**Problem**
For the material that follows, return exactly the lines from the one with "Continue the OpenSCAD" through the one with "from_right = angle(t, z, minus_y)", both ends included.

**Supplied records**
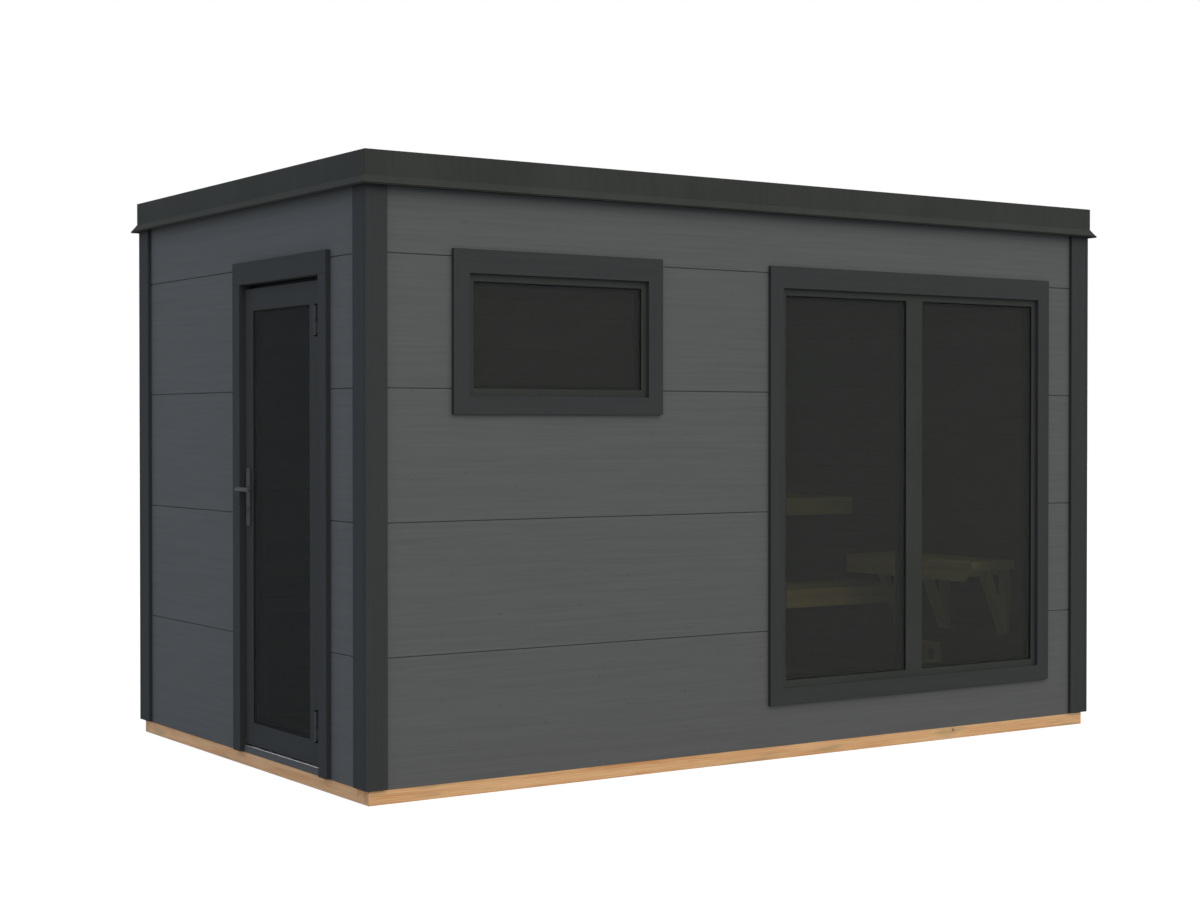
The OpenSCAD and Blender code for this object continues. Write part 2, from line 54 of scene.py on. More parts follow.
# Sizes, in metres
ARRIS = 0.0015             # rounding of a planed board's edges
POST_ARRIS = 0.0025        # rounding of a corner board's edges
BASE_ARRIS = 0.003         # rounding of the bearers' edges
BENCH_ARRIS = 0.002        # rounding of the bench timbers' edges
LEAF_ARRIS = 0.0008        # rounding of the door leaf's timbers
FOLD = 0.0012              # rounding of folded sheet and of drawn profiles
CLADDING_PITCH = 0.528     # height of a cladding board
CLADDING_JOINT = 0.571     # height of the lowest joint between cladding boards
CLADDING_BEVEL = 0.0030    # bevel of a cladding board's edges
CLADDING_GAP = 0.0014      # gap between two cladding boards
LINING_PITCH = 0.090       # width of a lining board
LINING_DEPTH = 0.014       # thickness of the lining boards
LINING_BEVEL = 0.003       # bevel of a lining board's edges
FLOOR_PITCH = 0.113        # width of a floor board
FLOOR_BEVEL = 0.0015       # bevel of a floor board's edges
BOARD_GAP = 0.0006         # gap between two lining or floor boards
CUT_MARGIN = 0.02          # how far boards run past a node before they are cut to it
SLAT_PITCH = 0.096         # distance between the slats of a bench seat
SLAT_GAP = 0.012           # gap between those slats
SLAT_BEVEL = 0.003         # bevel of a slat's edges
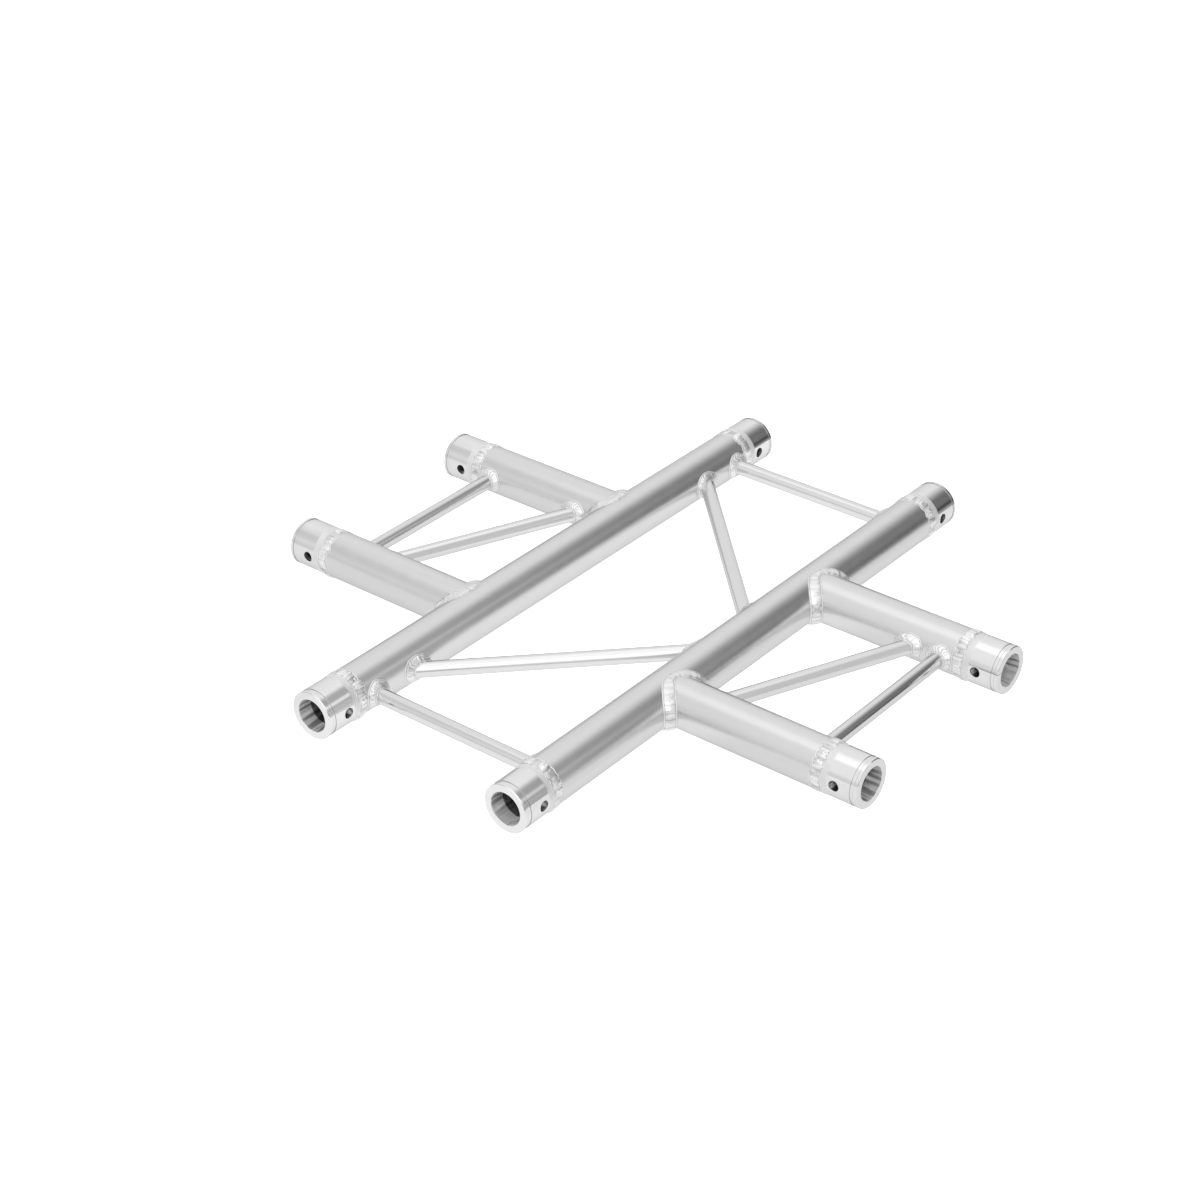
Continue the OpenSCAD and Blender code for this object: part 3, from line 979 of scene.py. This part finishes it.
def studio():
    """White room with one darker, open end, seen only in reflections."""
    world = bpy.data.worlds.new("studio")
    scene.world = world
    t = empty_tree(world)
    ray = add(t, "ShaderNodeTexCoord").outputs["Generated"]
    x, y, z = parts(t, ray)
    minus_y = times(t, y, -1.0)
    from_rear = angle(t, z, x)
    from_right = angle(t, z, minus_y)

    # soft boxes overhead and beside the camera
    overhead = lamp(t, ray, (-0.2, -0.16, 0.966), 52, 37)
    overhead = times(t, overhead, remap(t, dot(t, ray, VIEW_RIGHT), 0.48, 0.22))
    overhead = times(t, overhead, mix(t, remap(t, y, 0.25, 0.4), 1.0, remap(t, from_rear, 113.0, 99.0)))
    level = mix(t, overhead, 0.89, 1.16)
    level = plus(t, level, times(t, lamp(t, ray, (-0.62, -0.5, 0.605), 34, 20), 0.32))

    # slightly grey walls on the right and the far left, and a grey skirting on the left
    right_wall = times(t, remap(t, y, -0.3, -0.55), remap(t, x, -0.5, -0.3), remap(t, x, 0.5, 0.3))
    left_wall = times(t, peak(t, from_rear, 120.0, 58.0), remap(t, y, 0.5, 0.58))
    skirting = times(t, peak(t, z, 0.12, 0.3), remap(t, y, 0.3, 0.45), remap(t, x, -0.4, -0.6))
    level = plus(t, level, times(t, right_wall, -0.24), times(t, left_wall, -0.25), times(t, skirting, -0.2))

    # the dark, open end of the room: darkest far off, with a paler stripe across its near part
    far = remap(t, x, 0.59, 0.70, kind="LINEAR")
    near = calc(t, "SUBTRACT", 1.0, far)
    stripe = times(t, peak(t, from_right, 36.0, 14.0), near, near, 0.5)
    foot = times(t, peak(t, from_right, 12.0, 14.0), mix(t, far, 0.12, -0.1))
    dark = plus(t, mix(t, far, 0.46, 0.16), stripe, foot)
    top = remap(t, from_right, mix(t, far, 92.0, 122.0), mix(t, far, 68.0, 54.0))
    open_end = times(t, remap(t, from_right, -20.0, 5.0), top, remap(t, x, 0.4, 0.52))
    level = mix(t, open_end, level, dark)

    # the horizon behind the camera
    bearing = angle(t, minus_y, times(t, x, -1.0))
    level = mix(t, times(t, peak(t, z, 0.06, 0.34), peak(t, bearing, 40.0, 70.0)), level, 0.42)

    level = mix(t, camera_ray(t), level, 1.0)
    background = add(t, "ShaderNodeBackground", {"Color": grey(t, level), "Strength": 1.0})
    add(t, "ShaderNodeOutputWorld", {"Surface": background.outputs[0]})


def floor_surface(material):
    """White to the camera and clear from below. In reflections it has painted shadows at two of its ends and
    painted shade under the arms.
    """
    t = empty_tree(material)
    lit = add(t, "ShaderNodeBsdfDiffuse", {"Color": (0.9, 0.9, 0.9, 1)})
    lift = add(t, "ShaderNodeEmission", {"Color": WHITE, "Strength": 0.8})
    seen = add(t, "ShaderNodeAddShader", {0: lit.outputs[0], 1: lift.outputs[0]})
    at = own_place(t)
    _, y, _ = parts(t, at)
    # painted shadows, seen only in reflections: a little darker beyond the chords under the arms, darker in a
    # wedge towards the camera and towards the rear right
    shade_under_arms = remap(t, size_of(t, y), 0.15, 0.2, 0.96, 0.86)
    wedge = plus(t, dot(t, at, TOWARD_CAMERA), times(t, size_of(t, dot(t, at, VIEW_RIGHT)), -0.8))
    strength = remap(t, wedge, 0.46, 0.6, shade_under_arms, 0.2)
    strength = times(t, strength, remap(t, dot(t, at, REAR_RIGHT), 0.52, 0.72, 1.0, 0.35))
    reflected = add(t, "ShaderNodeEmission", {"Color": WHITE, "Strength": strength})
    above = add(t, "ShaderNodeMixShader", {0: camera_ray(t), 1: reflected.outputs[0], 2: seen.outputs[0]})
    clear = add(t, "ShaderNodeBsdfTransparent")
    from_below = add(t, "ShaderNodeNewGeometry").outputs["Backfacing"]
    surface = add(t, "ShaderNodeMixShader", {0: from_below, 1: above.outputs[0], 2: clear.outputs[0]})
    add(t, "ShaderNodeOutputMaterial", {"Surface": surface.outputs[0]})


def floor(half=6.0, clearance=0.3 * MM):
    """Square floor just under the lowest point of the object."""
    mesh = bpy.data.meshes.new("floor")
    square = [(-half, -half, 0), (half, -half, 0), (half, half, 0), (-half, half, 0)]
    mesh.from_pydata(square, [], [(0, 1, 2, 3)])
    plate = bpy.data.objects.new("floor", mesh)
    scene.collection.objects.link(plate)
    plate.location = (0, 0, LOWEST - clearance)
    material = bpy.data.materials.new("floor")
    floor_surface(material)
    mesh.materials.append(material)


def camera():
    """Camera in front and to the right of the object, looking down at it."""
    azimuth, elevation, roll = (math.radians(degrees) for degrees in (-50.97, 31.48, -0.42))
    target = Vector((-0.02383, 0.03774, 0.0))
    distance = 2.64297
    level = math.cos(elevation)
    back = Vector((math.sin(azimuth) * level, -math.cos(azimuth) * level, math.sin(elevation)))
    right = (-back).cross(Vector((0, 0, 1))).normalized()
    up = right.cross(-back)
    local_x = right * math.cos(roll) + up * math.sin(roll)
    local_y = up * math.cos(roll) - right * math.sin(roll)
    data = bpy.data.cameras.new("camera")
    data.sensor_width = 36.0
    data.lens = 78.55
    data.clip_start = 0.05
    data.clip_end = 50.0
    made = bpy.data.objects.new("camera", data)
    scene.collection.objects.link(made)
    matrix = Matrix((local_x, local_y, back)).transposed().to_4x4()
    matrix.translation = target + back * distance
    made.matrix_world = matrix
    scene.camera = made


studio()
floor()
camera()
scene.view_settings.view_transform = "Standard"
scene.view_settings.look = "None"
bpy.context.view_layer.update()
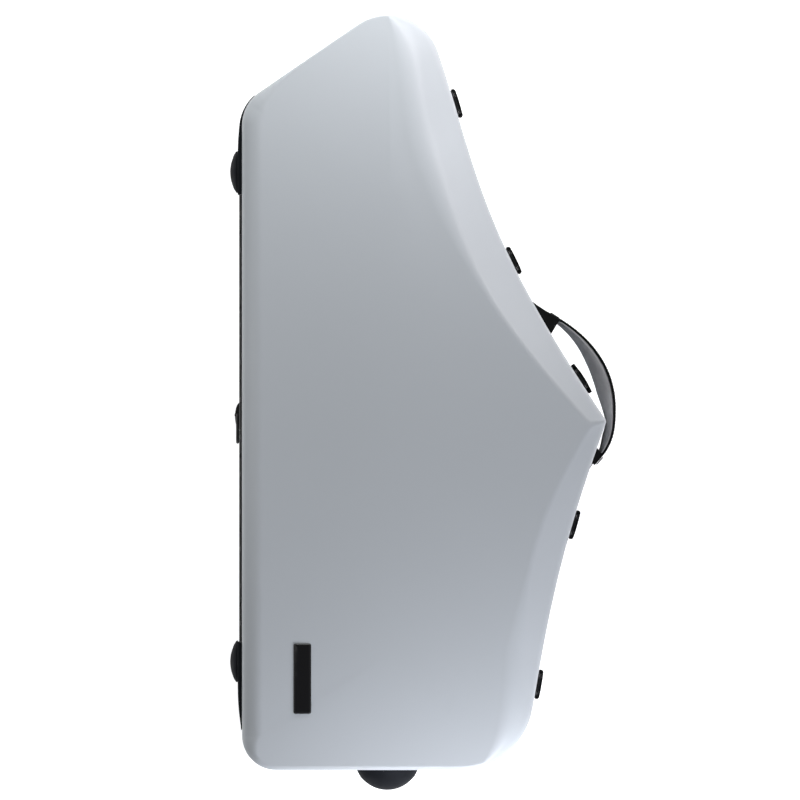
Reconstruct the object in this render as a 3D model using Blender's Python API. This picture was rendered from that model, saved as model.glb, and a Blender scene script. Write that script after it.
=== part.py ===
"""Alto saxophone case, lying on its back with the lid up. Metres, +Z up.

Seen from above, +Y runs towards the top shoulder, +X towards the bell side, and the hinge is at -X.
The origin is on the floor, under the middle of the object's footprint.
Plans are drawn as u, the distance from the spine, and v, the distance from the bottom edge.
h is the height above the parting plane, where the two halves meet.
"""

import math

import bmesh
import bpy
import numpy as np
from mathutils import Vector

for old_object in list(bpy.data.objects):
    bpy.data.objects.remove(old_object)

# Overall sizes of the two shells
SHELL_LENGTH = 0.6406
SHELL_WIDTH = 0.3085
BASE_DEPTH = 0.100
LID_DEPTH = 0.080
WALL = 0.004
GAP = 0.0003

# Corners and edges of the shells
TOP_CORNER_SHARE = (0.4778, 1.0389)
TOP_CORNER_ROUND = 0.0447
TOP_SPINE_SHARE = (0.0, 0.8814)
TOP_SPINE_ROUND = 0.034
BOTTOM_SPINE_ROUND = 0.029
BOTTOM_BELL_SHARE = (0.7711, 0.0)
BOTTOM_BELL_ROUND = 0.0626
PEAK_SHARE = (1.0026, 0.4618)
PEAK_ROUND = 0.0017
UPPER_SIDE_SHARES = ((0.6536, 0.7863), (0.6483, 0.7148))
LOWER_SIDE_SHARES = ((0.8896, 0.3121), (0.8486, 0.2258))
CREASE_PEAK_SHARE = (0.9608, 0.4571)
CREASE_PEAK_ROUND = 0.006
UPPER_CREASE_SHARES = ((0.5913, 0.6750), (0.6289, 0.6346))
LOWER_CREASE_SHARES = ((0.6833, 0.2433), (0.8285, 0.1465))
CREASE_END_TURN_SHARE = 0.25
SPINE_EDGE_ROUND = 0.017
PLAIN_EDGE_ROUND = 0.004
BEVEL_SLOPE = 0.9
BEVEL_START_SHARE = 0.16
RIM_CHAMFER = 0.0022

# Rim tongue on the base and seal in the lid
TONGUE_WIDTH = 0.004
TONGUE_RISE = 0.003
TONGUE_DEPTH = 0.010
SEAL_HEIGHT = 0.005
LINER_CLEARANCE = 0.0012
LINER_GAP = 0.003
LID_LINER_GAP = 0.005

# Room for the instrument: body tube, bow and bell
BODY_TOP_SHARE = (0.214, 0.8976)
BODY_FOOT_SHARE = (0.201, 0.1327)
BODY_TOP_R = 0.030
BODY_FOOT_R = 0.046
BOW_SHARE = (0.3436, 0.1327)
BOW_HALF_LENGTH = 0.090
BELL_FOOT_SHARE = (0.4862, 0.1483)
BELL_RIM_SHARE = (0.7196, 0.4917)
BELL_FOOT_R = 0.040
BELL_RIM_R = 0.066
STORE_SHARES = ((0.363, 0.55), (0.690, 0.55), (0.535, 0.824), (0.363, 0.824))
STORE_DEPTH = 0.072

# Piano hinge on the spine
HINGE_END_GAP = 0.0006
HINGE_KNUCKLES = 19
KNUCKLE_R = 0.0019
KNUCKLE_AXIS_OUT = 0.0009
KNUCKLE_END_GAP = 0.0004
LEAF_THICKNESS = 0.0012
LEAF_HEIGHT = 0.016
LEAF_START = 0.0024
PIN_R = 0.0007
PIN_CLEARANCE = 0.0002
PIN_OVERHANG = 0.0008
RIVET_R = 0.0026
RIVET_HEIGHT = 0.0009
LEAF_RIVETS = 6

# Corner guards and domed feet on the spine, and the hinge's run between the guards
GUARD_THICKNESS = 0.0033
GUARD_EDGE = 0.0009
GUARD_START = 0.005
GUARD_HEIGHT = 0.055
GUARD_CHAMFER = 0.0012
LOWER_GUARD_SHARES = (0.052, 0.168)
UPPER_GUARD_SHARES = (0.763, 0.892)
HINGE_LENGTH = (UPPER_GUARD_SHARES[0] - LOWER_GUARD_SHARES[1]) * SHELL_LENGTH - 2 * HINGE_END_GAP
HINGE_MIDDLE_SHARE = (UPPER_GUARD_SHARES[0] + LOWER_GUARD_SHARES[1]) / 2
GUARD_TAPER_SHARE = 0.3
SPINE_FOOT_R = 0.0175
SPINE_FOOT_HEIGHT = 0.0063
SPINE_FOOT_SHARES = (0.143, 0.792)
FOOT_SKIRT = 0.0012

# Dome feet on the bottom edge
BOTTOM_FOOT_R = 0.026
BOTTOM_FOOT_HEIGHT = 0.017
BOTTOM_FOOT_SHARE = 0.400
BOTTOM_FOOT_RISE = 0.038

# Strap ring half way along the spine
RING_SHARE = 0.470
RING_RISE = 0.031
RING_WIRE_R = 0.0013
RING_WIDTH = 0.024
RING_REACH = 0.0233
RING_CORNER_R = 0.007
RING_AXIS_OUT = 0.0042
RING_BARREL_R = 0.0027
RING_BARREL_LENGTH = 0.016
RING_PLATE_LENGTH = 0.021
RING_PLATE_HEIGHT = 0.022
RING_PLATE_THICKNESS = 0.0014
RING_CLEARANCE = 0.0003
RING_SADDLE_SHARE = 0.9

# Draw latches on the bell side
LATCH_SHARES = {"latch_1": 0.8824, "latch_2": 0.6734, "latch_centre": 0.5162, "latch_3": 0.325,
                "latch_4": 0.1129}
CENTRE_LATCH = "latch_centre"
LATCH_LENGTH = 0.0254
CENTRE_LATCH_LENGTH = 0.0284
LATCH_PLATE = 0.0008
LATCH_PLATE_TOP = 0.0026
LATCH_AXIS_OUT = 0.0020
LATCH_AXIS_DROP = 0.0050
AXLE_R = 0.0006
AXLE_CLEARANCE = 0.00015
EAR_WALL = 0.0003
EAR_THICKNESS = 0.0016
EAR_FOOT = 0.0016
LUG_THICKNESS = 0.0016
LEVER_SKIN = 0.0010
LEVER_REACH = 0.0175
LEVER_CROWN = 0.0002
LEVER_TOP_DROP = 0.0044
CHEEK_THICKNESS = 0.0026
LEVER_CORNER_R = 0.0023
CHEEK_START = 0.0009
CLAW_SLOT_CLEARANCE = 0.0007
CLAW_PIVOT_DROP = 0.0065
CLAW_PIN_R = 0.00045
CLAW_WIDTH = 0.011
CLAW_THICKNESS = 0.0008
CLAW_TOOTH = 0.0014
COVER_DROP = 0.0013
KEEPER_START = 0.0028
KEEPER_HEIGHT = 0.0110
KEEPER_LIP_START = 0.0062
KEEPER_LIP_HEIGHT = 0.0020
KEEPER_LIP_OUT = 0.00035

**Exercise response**
Continue the OpenSCAD and Blender code for this object: part 3, from line 979 of scene.py. This part finishes it.
def studio():
    """White room with one darker, open end, seen only in reflections."""
    world = bpy.data.worlds.new("studio")
    scene.world = world
    t = empty_tree(world)
    ray = add(t, "ShaderNodeTexCoord").outputs["Generated"]
    x, y, z = parts(t, ray)
    minus_y = times(t, y, -1.0)
    from_rear = angle(t, z, x)
    from_right = angle(t, z, minus_y)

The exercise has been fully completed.